NRM cadres fail micro-finance

By Vision Reporter

Added 12th May 2008 03:00 AM

GULU Savings and Credit Co-operative Organisation may lose sh870.8m over unpaid loans and mismanagement. The defaulters are mainly government and security officials and the National Resistance Movement party supporters.

GULU Savings and Credit Co-operative Organisation may lose sh870.8m over unpaid loans and mismanagement. The defaulters are mainly government and security officials and the National Resistance Movement party supporters.

GULU Savings and Credit Co-operative Organisation may lose sh870.8m over unpaid loans and mismanagement, reportsBarbara Among

The defaulters are mainly government and security officials and the National Resistance Movement party supporters. Board chairman Tonny Kitara has asked the President to help recover the money.

“Your Excellency, in ordinary circumstances we should have instituted legal proceedings to recover said monies but our current financial state cannot make it possible for us to engage a lawyer,” said Kitara in a letter of April 21.

“Given the complexity and status of these people, we find your office the only logical option left.”

Richard Todwong, the special presidential adviser in the north, acknowledged receipt of the letter. His office, he explained, had registered several complaints about SACCOs which would be investigated.

The co-operative, Kitara said, had recovered only sh10m from “ordinary defaulters” by attaching their property. “For the NRM cadres, when we try to attach their property, the Police block us.”

Manager Pamela Adyang said the management had written to the defaulters about the loans but they had not replied. “We run their names on local radio stations and none of them responded.”

Documents showed that the NRM cadres and security operatives owe more than sh79m.

According to the cooperative’s manual, any member who defaults is liable to pay a penalty. A defaulter has two days’ grace period, after which a penalty of sh1,000 per day for the first seven days is levied. If one still fails to pay up, the penalty goes to sh2,000 per day until full payment is done.

Given the failure to pay back the loans, Kitara said, the co-operative had failed to pay its clients.
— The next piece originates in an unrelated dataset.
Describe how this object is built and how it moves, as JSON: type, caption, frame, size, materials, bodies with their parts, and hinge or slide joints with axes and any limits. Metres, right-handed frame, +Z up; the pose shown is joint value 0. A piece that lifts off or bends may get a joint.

Consenquently, some Pader and Pabbo members have sued the management for “lack of money in their accounts.”

A total of 64 members want payment of sh49m. “My pass-book indicates that I had about sh4m but when I went to withdraw the money, I got nothing,” said Patrick Ongom.

When he visited Gulu in 2005, the President advised the business community to form SACCOs and promised to supplement their savings to enable them borrow at low interest rates.

Subsequently, Gulu SACCO was formed and in January 2006, it obtained a sh50m loan from the Micro Finance Support Centre on the President’s directive.

The SACCO has 1,737 members paying a membership fee of sh20,000.

However, most members, especially those from the Government and security circles, have re-paid half or absconded.

“Some NRM mobilisers have refused to pay, saying it’s their reward for mobilising support for you and the party,” Kitara said in a letter to the President.

NRM mobilisers who absconded payment include Aywee Kwe Women Group sh8.7m, Mii Tam Women Group sh3.79m, Lok Tel Women Group sh8.72m and Otira Traders Group sh8.57m.

However, Francis Mawa said Kitara was using this to coverup the money he mismanaged and cannot account for. Mawa and other board members resigned last March protesting what they called mismanagement by Kitara.